Automatic discovery and description of human planning strategies
- URL: http://arxiv.org/abs/2109.14493v1
- Date: Wed, 29 Sep 2021 15:20:16 GMT
- Title: Automatic discovery and description of human planning strategies
- Authors: Julian Skirzynski, Yash Raj Jain, Falk Lieder
- Abstract summary: We leverage AI for strategy discovery for understanding human planning.
Our algorithm, called Human-Interpret, uses imitation learning to describe process-tracing data.
We find that the descriptions of human planning strategies obtained automatically are about as understandable as human-generated descriptions.
- Score: 0.7734726150561086
- License: http://creativecommons.org/licenses/by/4.0/
- Abstract: Scientific discovery concerns finding patterns in data and creating
insightful hypotheses that explain these patterns. Traditionally, this process
required human ingenuity, but with the galloping advances in artificial
intelligence (AI) it becomes feasible to automate some parts of scientific
discovery. In this work we leverage AI for strategy discovery for understanding
human planning. In the state-of-the-art methods data about the process of human
planning is often used to group similar behaviors together and formulate verbal
descriptions of the strategies which might underlie those groups. Here, we
automate these two steps. Our algorithm, called Human-Interpret, uses imitation
learning to describe process-tracing data collected in psychological
experiments with the Mouselab-MDP paradigm in terms of a procedural formula.

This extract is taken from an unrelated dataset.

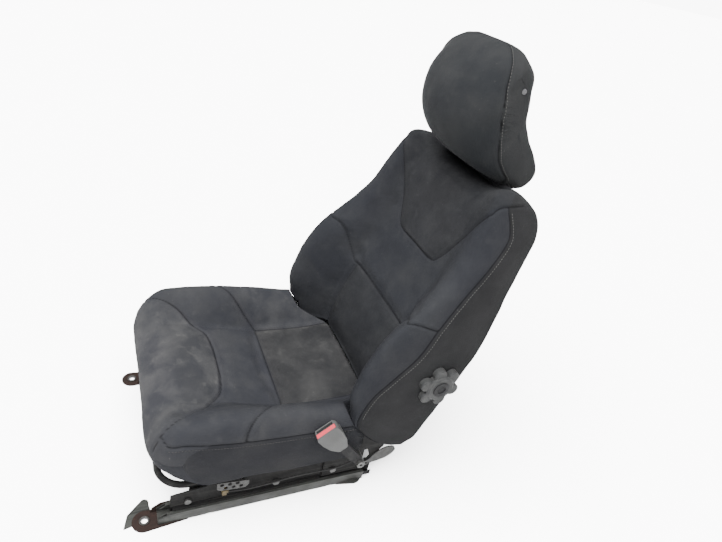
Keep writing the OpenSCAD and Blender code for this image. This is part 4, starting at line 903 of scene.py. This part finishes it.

Then, it translates that formula to natural language using a pre-defined
predicate dictionary. We test our method on a benchmark data set that
researchers have previously scrutinized manually. We find that the descriptions
of human planning strategies obtained automatically are about as understandable
as human-generated descriptions. They also cover a substantial proportion of
all types of human planning strategies that had been discovered manually. Our
method saves scientists' time and effort as all the reasoning about human
planning is done automatically. This might make it feasible to more rapidly
scale up the search for yet undiscovered cognitive strategies to many new
decision environments, populations, tasks, and domains. Given these results, we
believe that the presented work may accelerate scientific discovery in
psychology, and due to its generality, extend to problems from other fields.